If it’s not stopped, it could continue costing hard-working New Yorkers precious retirement savings.
Two bills that have been introduced in the House would block efforts by the U.S. Department of Labor to close a loophole in federal law that costs Americans as much as $17 billion a year in potential retirement savings by allowing bad-acting financial professionals to put their own interests before those of their clients.
These bills are dressed up as progressive efforts to create a uniform standard for financial advisers, but they would actually establish a uniform “suitability” standard that reinforces the status quo and is totally insufficient to plug the loophole.
The bills would hurt the hard-working people of New York City who are trying to get the best advice on saving for retirement. Representatives Joe Crowley and Hakeem Jeffries should not be snookered into supporting HR 4293 or HR 4294.
As employers continue moving towards 401(k) plans for their employees, working residents of New York City rely more and more on professional advice for how to invest their future retirement nest eggs.
Many investment professionals act responsibly. But according to a White House analysis, too many don’t put clients’ interests first, and the resulting bad advice costs American workers up to $17 billion in retirement savings every year – translating for some into 25 percent less in potential lifetime retirement savings, or the equivalent of running out of money five years sooner.
The Labor Department rule would hold anyone who offers retirement plan advice to a “best interest” standard. Advisers would be required to abide by this fiduciary standard and put their clients’ best interest before their own profits.
As it stands, the current loophole allows some on Wall Street to line their own pockets by recommending investments that may be too risky or carry higher fees and deliver lower returns.
For example, rolling over 401(k) savings into IRAs with higher expenses or investing IRAs in products that charge higher fees.
Most working Americans don’t even realize they’ve been victimized, since they have no way to tell how much better they could have done with sound, unconflicted investment advice. The result: Americans are losing out and Wall Street is literally making billions
Some federal lawmakers are listening to Wall Street special interests and are trying to kill the rule. But New Yorkers work hard to save for retirement and deserve financial advisers who work just as hard to protect what they’ve earned.
Closing the loophole is a common sense solution that would help put New Yorkers in better control of their financial future, and help them to achieve their financial goals and enjoy peace of mind about their financial stability.

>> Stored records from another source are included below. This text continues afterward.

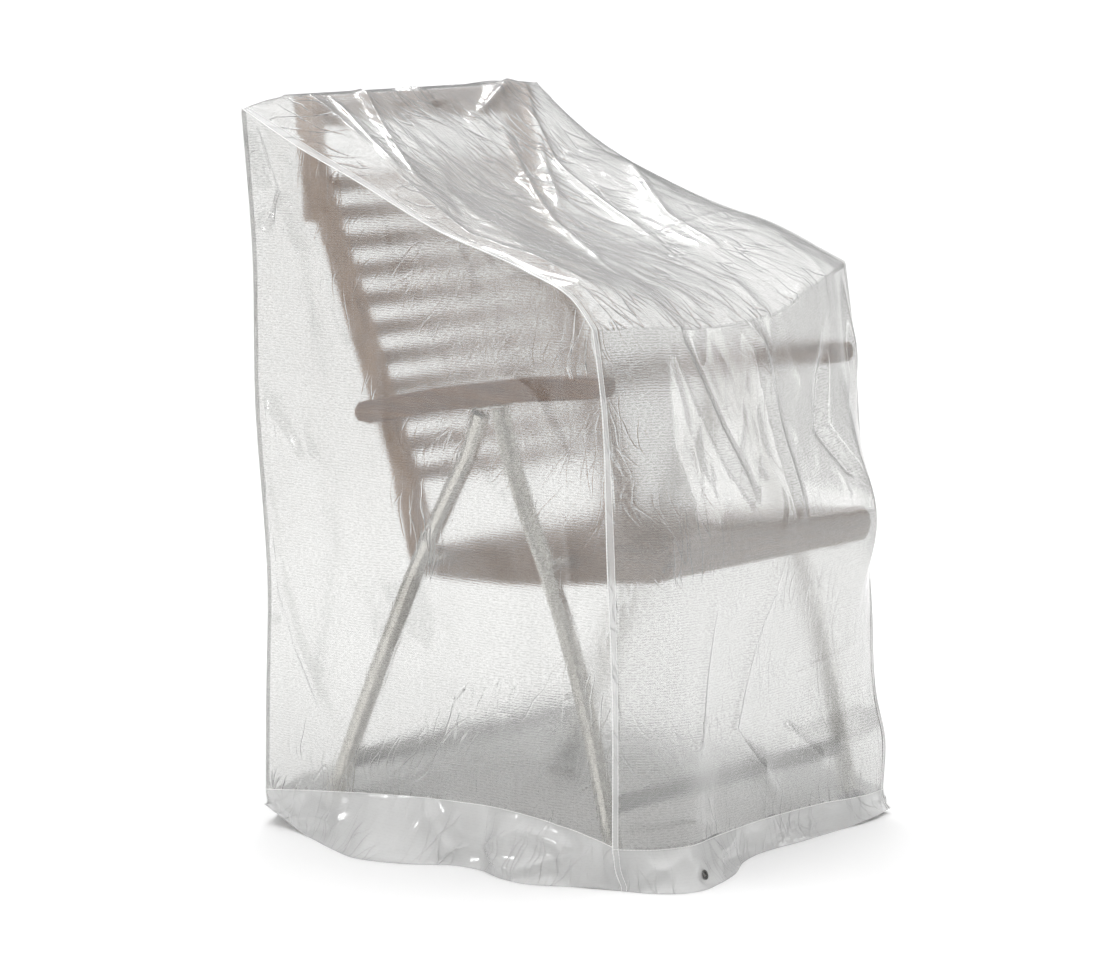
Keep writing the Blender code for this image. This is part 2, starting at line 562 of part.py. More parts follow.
def flatten(hem):
    """Brings the four corners round the eyelet into one plane."""
    rows, columns = slice(-3, -1), slice(EYELET_COLUMN, EYELET_COLUMN + 2)
    corners = hem[rows, columns]
    facing = unit(np.cross(corners[1, 1] - corners[0, 0], corners[1, 0] - corners[0, 1]))
    off = (corners - corners.mean(axis=(0, 1))) @ facing
    hem[rows, columns] = corners - off[:, :, None] * facing
    return hem


def build_cover():
    """The strip, the side panels, the front hem and its eyelet."""
    back_low, back = back_wall()
    front_low, front = front_wall()
    slope = slope_wall()
    below = front[0] + unit(front_low[-1] - front[0]) * STRIP_BELOW_FOLD
    hem_top = front[0] + unit(front_low[-1] - front[0]) * (STRIP_BELOW_FOLD + 2 * GAP)
    strip = np.concatenate([back_low, back, slope[1:-1], front[::-1], below[None]])
    hem = flatten(np.concatenate([hem_top[None], front_low[::-1]]))
    facing = {}
    for side, sign, column in (("left", -1, 0), ("right", 1, -1)):
        panel = side_panel(sign)
        sheet(f"{side}_panel", panel, FILM)
        facing[column] = round_panel(normals(panel))
    strip = set_back(strip, {c: n[:len(strip)] for c, n in facing.items()})
    sheet("wrap_strip", strip, FILM)
    hem = set_back(hem, {c: n[-len(hem):] for c, n in facing.items()}, 0.0016)
    hem_sheet = sheet("front_hem", hem, FILM)
    cut = hem_sheet.modifiers.new("eyelet hole", "BOOLEAN")
    cut.operation = "DIFFERENCE"
    cut.object = eyelet(hem)


def stand_on_origin():
    """Moves the whole part so that the middle of its box is over the origin."""
    graph = bpy.context.evaluated_depsgraph_get()
    places = []
    for ob in PARTS.objects:
        if ob.type in {"MESH", "CURVE"}:
            shown = ob.evaluated_get(graph)
            mesh = shown.to_mesh()
            own = np.empty(3 * len(mesh.vertices))
            mesh.vertices.foreach_get("co", own)
            turned = own.reshape(-1, 3) @ np.array(shown.matrix_world.to_3x3()).T
            places.append(turned + np.array(shown.matrix_world.translation))
            shown.to_mesh_clear()
    places = np.concatenate(places)
    middle = (places.min(axis=0) + places.max(axis=0)) / 2
    ROOT.location = (-middle[0], -middle[1], 0.0)


for old in list(bpy.data.objects):
    bpy.data.objects.remove(old, do_unlink=True)
PARTS = collection(NAME)
CUTTERS = collection("cutters")
ROOT = bpy.data.objects.new("root", None)
PARTS.objects.link(ROOT)

chair_back()
chair_seat()
chair_arms()
chair_legs()
build_cover()
stand_on_origin()
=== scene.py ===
import math

import bpy
import numpy as np
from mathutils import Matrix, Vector


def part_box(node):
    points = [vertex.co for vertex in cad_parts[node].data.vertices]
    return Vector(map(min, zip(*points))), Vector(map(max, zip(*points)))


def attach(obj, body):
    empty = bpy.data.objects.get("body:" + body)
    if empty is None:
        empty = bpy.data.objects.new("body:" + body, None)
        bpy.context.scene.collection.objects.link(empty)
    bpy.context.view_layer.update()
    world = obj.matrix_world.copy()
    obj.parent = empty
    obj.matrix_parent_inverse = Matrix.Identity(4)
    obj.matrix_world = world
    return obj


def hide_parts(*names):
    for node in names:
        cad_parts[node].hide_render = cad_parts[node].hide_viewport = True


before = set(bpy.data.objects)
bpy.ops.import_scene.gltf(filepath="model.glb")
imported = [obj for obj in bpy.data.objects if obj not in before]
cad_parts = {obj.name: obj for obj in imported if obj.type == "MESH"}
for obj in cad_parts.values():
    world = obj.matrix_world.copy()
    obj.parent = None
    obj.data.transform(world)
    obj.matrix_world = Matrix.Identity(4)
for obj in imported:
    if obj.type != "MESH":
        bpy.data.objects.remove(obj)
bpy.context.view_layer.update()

# A clear cover of woven film stands over a high-backed folding armchair of teak and steel. The chair's own middle is
# x = 0 and y = 0 in every table below, its front faces -Y, and MIDDLE is where that middle stands in the frame.
cross_low, cross_high = (np.array(corner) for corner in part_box("front_cross_tube"))
FRONT_CROSS_DEPTH = 0.211  # the front cross tube lies this far in front of the middle
MIDDLE = np.array([(cross_low[0] + cross_high[0]) / 2, (cross_low[1] + cross_high[1]) / 2 + FRONT_CROSS_DEPTH, 0.0])

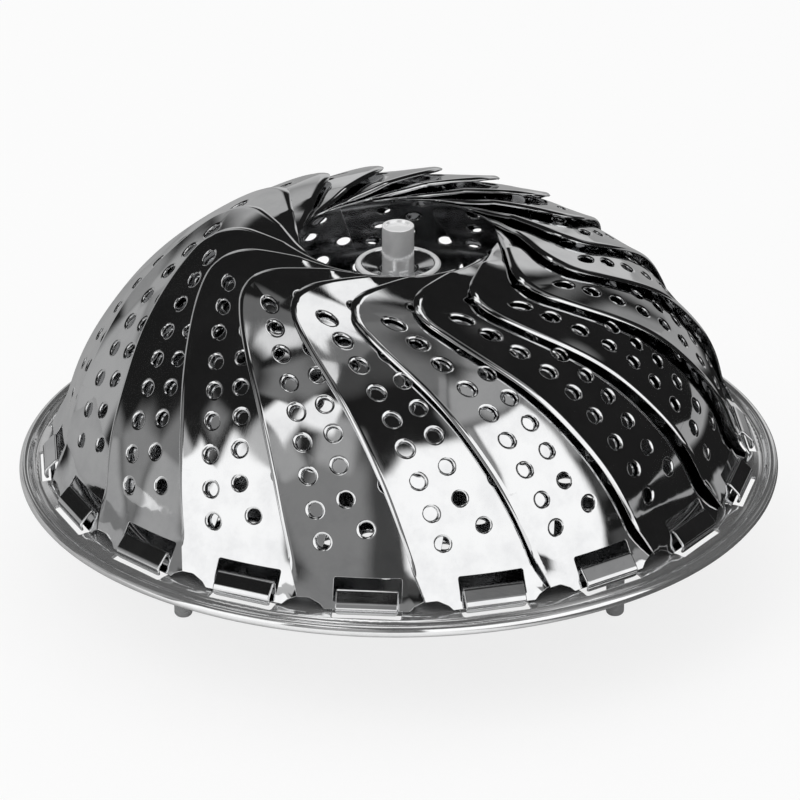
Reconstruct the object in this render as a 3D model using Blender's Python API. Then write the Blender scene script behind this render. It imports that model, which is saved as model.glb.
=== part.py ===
# Folding steamer basket, closed: eighteen lapping perforated petals hinged round a footed base plate.
# Metres, +Z up. The feet stand on z = 0 round the origin, and the front of the basket faces -Y.

import math

import bmesh
import bpy
from mathutils import Matrix, Vector, geometry

# Base plate, one pressing
rim_radius = 0.080
plate_sheet = 0.0006
stand_height = 0.0253
bead_radius = 0.00125
groove_width = 0.0009
groove_depth = 0.0006
flange_width = 0.0085
wall_run = 0.0105
dish_depth = 0.0080
plate_hole_radius = 0.0024
plate_hole_ring_shares = (0.347, 0.573, 0.799)
plate_holes_per_ring = (3, 6, 6)

# Petals and their hinges
petal_count = 18
first_petal_azimuth = math.radians(-175.0)
petal_sheet = 0.0004
petal_lap = 0.00105
lap_rise_height = 0.0025
lap_reference_height = 0.0100
flat_foot_height = 0.0080
hinge_inset = 0.0070
hinge_rise = 0.0011
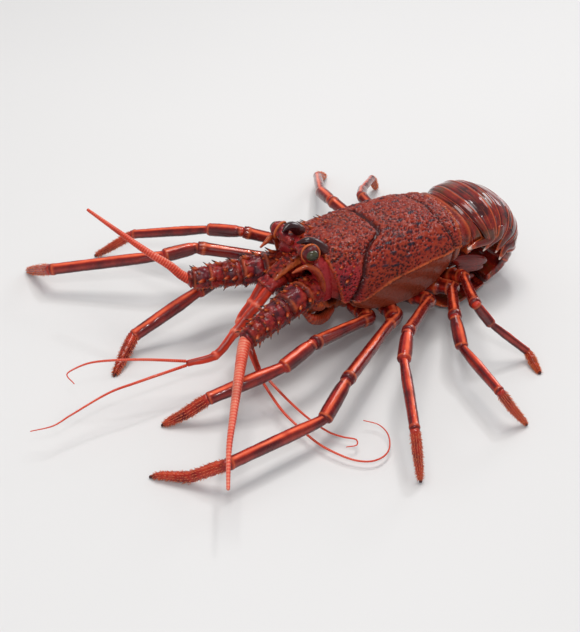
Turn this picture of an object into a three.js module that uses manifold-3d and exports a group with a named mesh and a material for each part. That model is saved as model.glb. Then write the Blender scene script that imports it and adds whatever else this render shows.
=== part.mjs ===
// A spiny lobster at life size, standing on ten feet with its tail curled under it.
// Millimetres. The animal faces minus Y, its left side is plus X, and the floor is at Z 0.
import * as THREE from 'three';
import { mergeVertices } from 'three/addons/utils/BufferGeometryUtils.js';
import Module from 'manifold-3d';

const wasm = await Module();
wasm.setup();

// Driving dimensions
const gap = 0.4;
const legSides = 8;
const footFlat = 1.3;
const footClear = 0.3;
const shoulder = 0.84;
const waistShare = 0.42;
const roofShare = 0.2;
const curlY = 23;
const curlZ = 31;
const flagellumRadius = 3.7;
const feelerRadius = 0.9;

// Middle of the whole outline in plan, from which the part's own frame is measured
const middleX = -3.5;
const middleY = -112.4;

// The carapace by distance forward of its rear edge: crest height, half width, height of its lower edge
const crestHeight = [[-3, 60.5], [6, 62.5], [25, 66], [54, 67], [75, 67], [92, 65.5], [100, 61]];
const halfWidth = [[-3, 28], [6, 30], [20, 32.5], [45, 33.5], [66, 32.5], [80, 30], [90, 26], [100, 21]];
const edgeHeight = [
  [-3, 40], [4, 38], [14, 33], [24, 27], [35, 23.5], [53, 23], [71, 26], [82, 31], [100, 40],
];

// Where the front and rear shields part, and the front edge, by angle down from the crest
const shieldBorder = [[0, 53], [21, 54], [33, 63], [45, 69], [62, 73], [75, 74.5], [90, 77], [150, 83]];
const frontEdge = [[0, 98], [12, 98], [28, 94.5], [50, 94], [70, 93], [90, 91], [150, 85]];
const rearEdge = [[0, -2.6], [25, -0.6], [50, 2], [90, 4], [150, 4]];

// Rear borders of the six tail segments as angles about the middle of the curl, half widths at both ends of
// each, and at each rear border the distance of the crest from that middle and the height of the section
const tailBorders = [-27, 3, 36, 69, 104, 168];
const tailHalfWidths = [[26, 25.4], [28.4, 28.5], [28.5, 27.5], [27.5, 26.5], [26.5, 24.6], [24.4, 19]];
const tailRadii = [34, 33, 32, 31.6, 31.5, 31.8];
const tailHeights = [21, 21, 21, 20, 18, 11];

// The front end of the tail is an upright section behind the carapace
const tailFrontMiddle = [0, 4.6, 36.4];
const tailFrontHeight = 23.6;

// Tips of the side spines of segments two to five
const sideSpineTips = [[28.6, 2.5, 42.6], [26, 17, 35.5], [24.5, 28.5, 29.8], [26.6, 30, 25.6]];

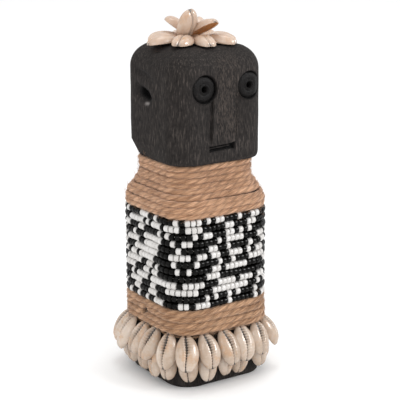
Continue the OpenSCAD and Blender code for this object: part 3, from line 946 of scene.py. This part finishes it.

We need congressmen Crowley and Jeffries and all our representatives to stand firm and ensure a high standard that holds anyone who gives retirement savings advice genuinely accountable for helping everyday Americans choose the best investments for themselves, their families and their futures.
We’re counting on our representatives to fight any efforts against closing the loophole, so working Americans can maximize their own financial independence in retirement and won’t have to rely on public assistance programs down the road.
Beth Finkel is New York State director for AARP.